[START Material provided]
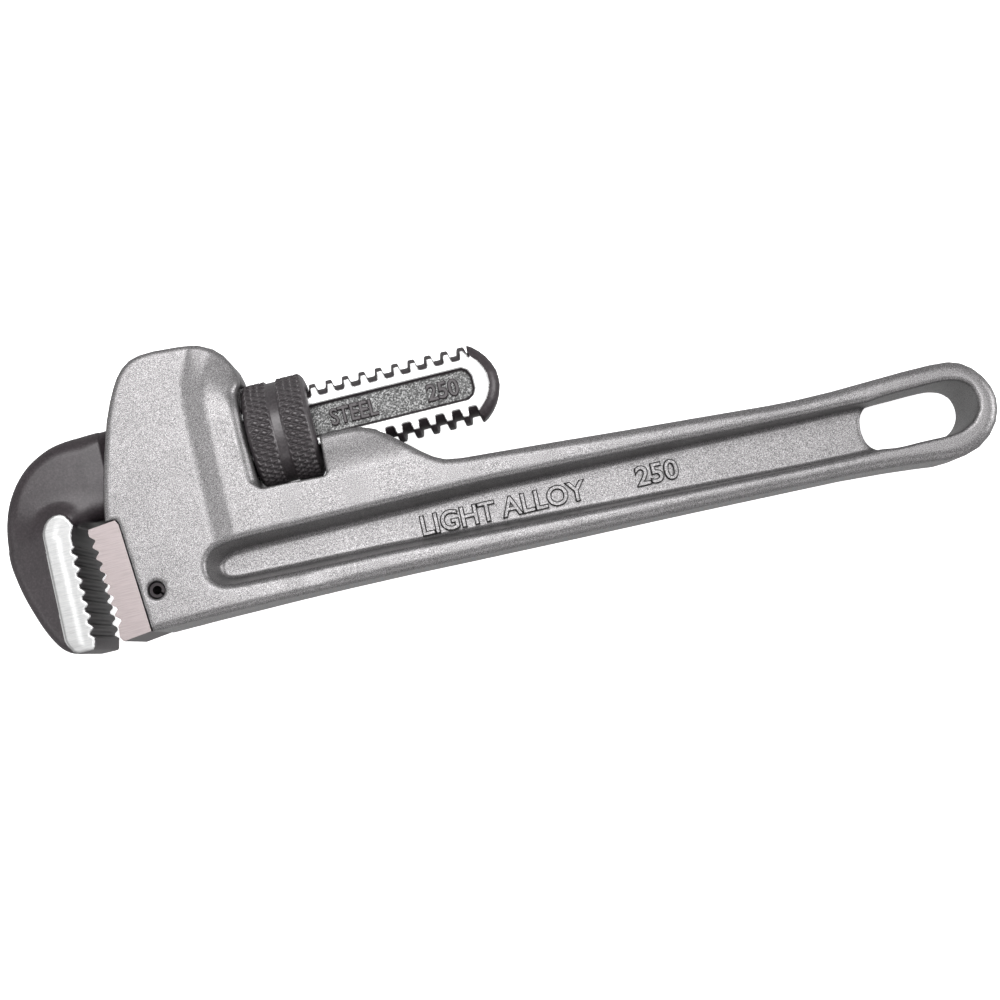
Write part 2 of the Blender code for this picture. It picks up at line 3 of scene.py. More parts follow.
import bmesh
import bpy
import numpy as np
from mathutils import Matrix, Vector


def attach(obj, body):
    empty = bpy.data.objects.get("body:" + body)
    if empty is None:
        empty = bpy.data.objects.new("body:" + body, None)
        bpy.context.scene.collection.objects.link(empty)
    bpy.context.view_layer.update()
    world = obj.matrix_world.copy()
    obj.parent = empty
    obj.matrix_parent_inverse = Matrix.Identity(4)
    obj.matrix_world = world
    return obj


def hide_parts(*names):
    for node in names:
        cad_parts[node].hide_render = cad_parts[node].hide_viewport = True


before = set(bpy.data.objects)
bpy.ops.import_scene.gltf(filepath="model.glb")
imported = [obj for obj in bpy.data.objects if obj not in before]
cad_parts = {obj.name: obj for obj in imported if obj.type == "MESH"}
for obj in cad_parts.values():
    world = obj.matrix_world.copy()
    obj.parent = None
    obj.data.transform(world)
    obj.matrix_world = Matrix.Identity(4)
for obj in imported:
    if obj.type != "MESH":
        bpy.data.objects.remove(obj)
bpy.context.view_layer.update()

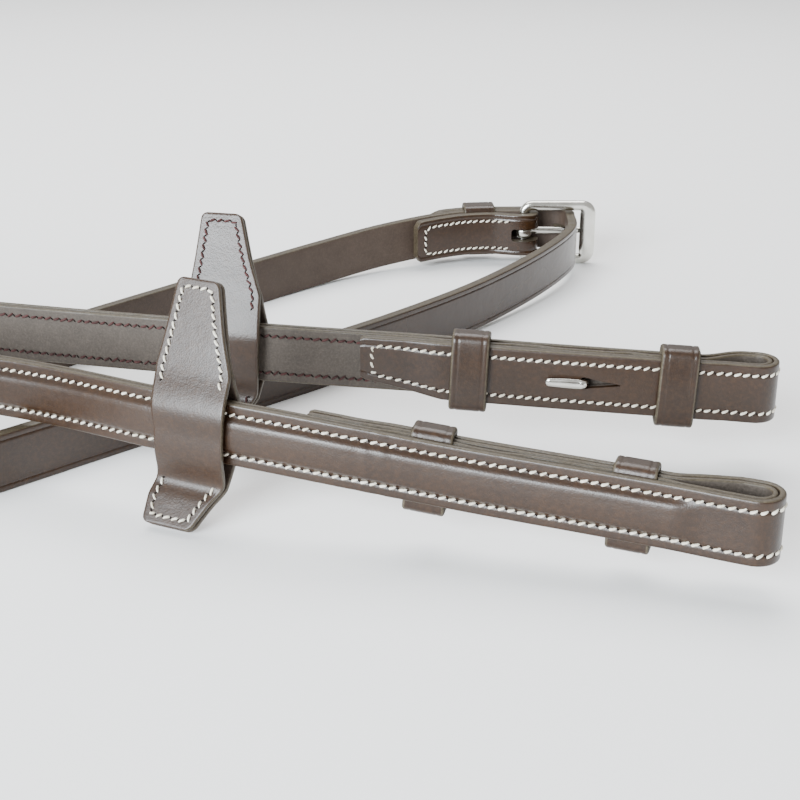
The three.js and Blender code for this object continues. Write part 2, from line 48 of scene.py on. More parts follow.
[END Material provided]
Task: Take the entries above and copy them exactly from the first line through the line with "if empty is"; leave out every line after it.

Written answer:
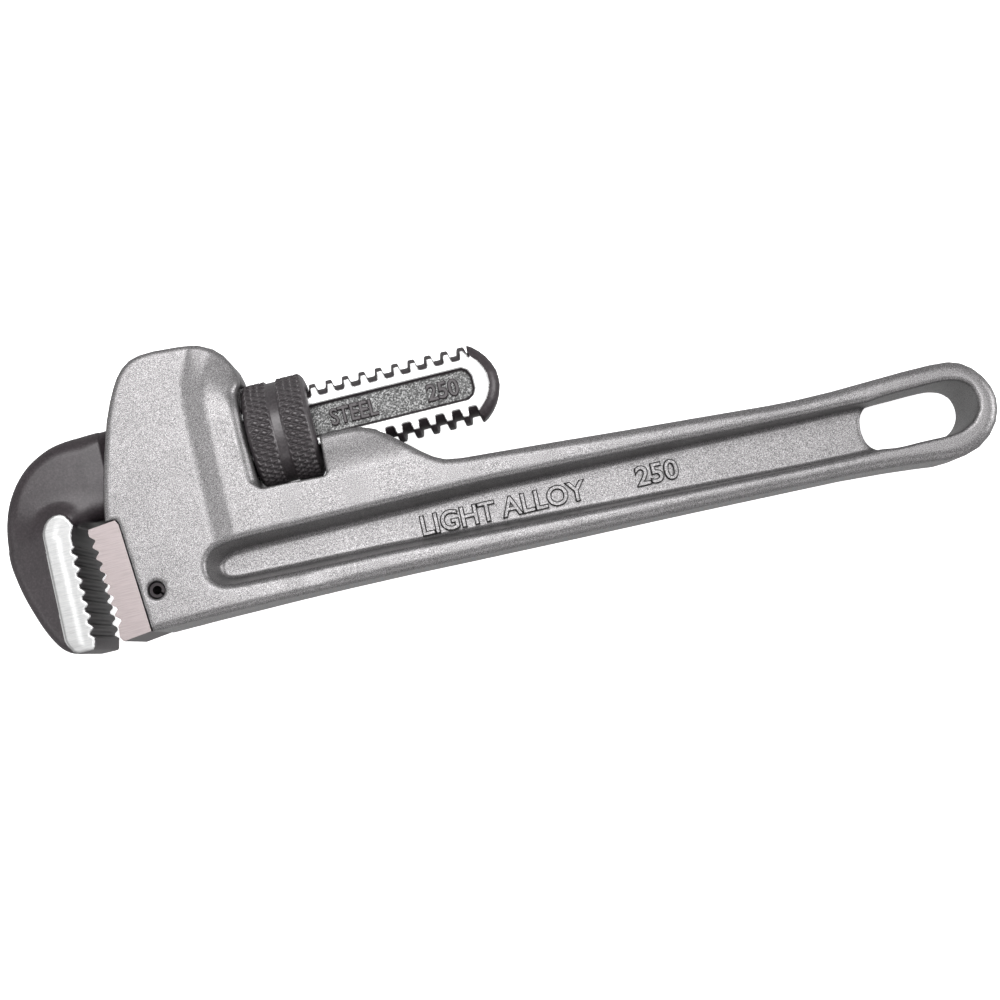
Write part 2 of the Blender code for this picture. It picks up at line 3 of scene.py. More parts follow.
import bmesh
import bpy
import numpy as np
from mathutils import Matrix, Vector


def attach(obj, body):
    empty = bpy.data.objects.get("body:" + body)
    if empty is None:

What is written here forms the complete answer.